__Exercise task__: All of the material below is to be repeated exactly.

__Source excerpt__:
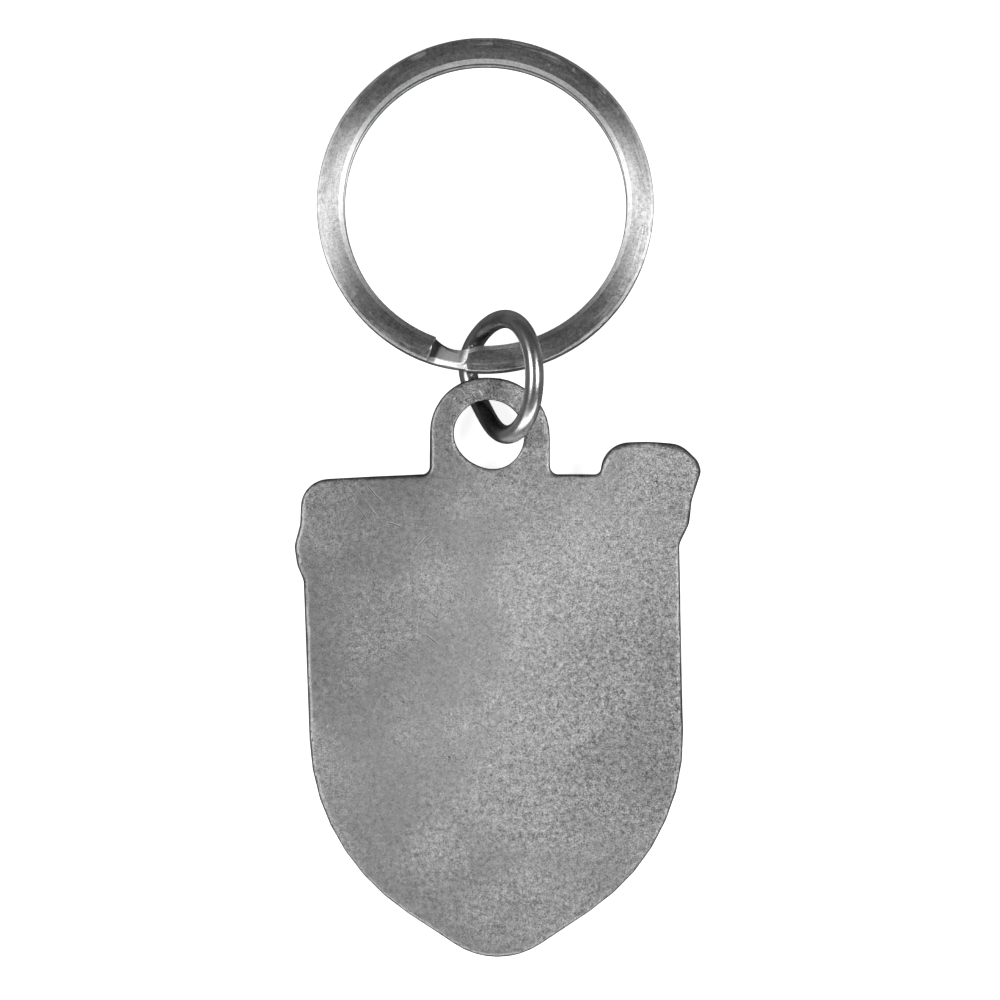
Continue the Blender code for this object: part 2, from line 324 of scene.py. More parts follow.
# %% [markdown]
# Some marks are not scattered but sit at a place one can point to, such as a knock from a key. A single
# mark is a thin ellipse with soft ends. Its lip is the metal that a cut pushes up on both sides, which rubs
# bright.

# %% Group: single mark
mark_group, fed, out = start_group(
    "single_mark",
    [
        ("Vector", "Vector", (0, 0, 0)),
        ("Place", "Vector", (0, 0, 0)),
        ("Angle", "Float", 0.0),
        ("Length", "Float", 2.0),
        ("Width", "Float", 0.1),
    ],
    ["Mask", "Lip"],
)
moved = vector_maths(mark_group, "SUBTRACT", fed["Vector"], fed["Place"]).outputs[0]
back_turn = maths(mark_group, "MULTIPLY", fed["Angle"], -1.0)
turned = add(
    mark_group, "VectorRotate", moved, Angle=back_turn, settings={"rotation_type": "Z_AXIS"}
).outputs[0]
parts = add(mark_group, "SeparateXYZ", turned).outputs
bow = maths(mark_group, "MULTIPLY_ADD", cloud(mark_group, fed["Vector"], 1.0), 0.2, -0.1)
across = maths(mark_group, "ABSOLUTE", maths(mark_group, "ADD", parts["Y"], bow))
beside = maths(mark_group, "ABSOLUTE", maths(mark_group, "SUBTRACT", across, fed["Width"]))
along = maths(mark_group, "ABSOLUTE", parts["X"])
half = maths(mark_group, "MULTIPLY", fed["Length"], 0.5)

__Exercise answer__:
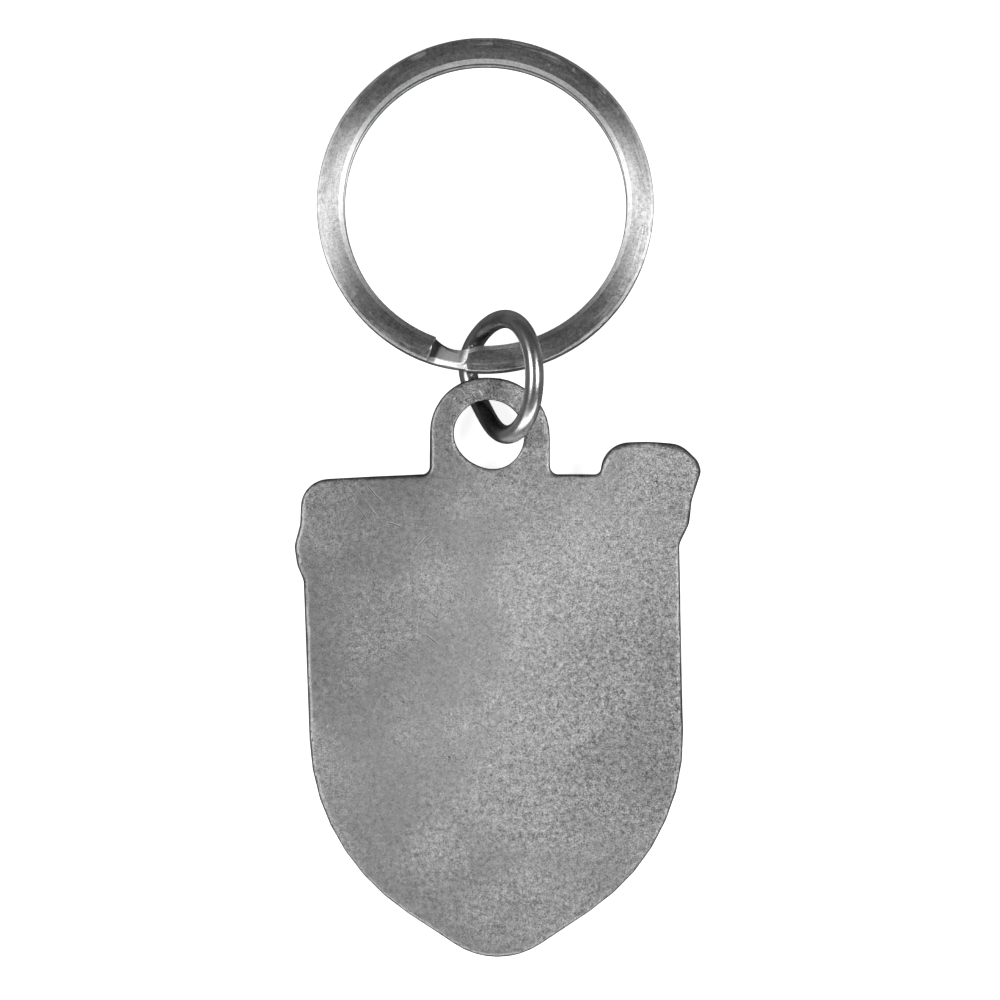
Continue the Blender code for this object: part 2, from line 324 of scene.py. More parts follow.
# %% [markdown]
# Some marks are not scattered but sit at a place one can point to, such as a knock from a key. A single
# mark is a thin ellipse with soft ends. Its lip is the metal that a cut pushes up on both sides, which rubs
# bright.

# %% Group: single mark
mark_group, fed, out = start_group(
    "single_mark",
    [
        ("Vector", "Vector", (0, 0, 0)),
        ("Place", "Vector", (0, 0, 0)),
        ("Angle", "Float", 0.0),
        ("Length", "Float", 2.0),
        ("Width", "Float", 0.1),
    ],
    ["Mask", "Lip"],
)
moved = vector_maths(mark_group, "SUBTRACT", fed["Vector"], fed["Place"]).outputs[0]
back_turn = maths(mark_group, "MULTIPLY", fed["Angle"], -1.0)
turned = add(
    mark_group, "VectorRotate", moved, Angle=back_turn, settings={"rotation_type": "Z_AXIS"}
).outputs[0]
parts = add(mark_group, "SeparateXYZ", turned).outputs
bow = maths(mark_group, "MULTIPLY_ADD", cloud(mark_group, fed["Vector"], 1.0), 0.2, -0.1)
across = maths(mark_group, "ABSOLUTE", maths(mark_group, "ADD", parts["Y"], bow))
beside = maths(mark_group, "ABSOLUTE", maths(mark_group, "SUBTRACT", across, fed["Width"]))
along = maths(mark_group, "ABSOLUTE", parts["X"])
half = maths(mark_group, "MULTIPLY", fed["Length"], 0.5)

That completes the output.